The DOL acknowledged that the FLSA does not include the same anti-retaliation provisions as Title VII and the ADEA, which expressly include “applicants for employment,” but argued that this was necessitated by the language of those statutes. “Unlike Section 15(a)(3) which prohibits ‘any person’ from retaliating against ‘any employee,’ Title VII and the ADEA more narrowly prohibit ‘an employer’ from retaliating against ‘any of his employees or applicants for employment.’” Id. at 10 (citations omitted).
The DOL also argued that its promulgation of regulations in other anti-retaliation contexts, “consistently interpreting such provisions to cover prospective employees,” should be entitled to Chevron deference. In addition to statutes discussed by the majority and dissent, the DOL’s brief also referred to whistleblower provisions in Sarbanes-Oxley and the Wendell H. Ford Aviation Investment and Reform Act for the 21st Century, both of which protect “an employee” from retaliation and both of which “have been interpreted by the Department to include applicants. Id. at 22 (citing 29 C.F.R. § 1980.101 and 29 C.F.R. § 1979.101.)

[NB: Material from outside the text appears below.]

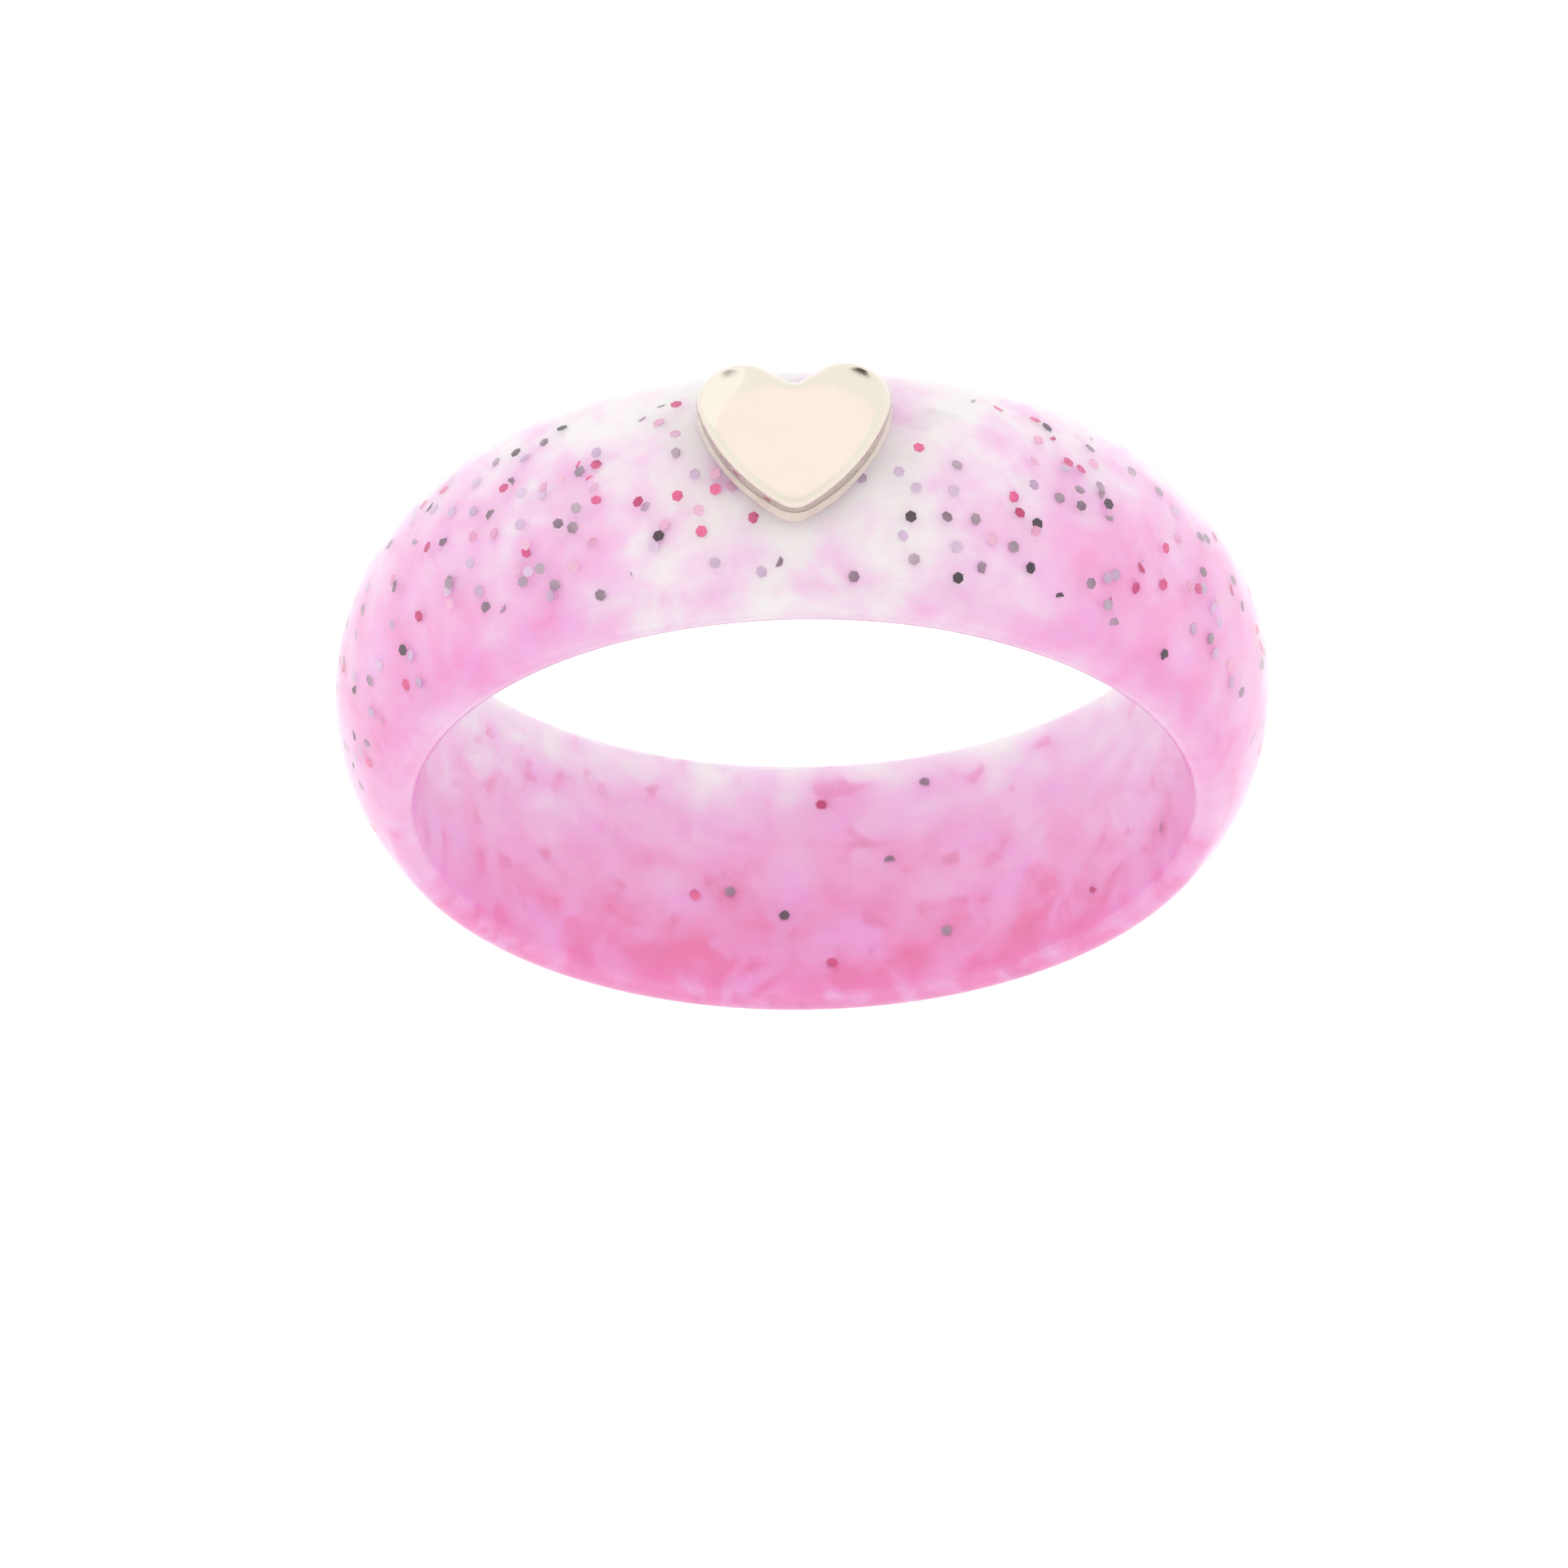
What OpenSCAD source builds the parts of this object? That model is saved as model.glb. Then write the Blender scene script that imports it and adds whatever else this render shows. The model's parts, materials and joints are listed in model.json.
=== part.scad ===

In Dellinger, the Fourth Circuit held that FLSA retaliation claims may only be brought by individuals against their current or former employer. An extension to prospective employers could have opened up an already litigation-heavy wage-hour environment with additional claims by prior plaintiffs who are unable to secure subsequent employment for legitimate reasons.
Nancy Rafuse – Ashe, Rafuse & Hill, LLP
1 According to the Court, the case law cited by the plaintiff regarding the Energy Reorganization Act “merely assumed, without deciding, that an applicant was covered.” Id. at *4.
2 The NLRA specifically provides that the term “employee” “shall not be limited to the employees of a particular employer” unless otherwise stated. Id.
3 Implementing regulations for both OSHA and the Pipeline Safety Improvement Act extended protections to prospective employees. Id.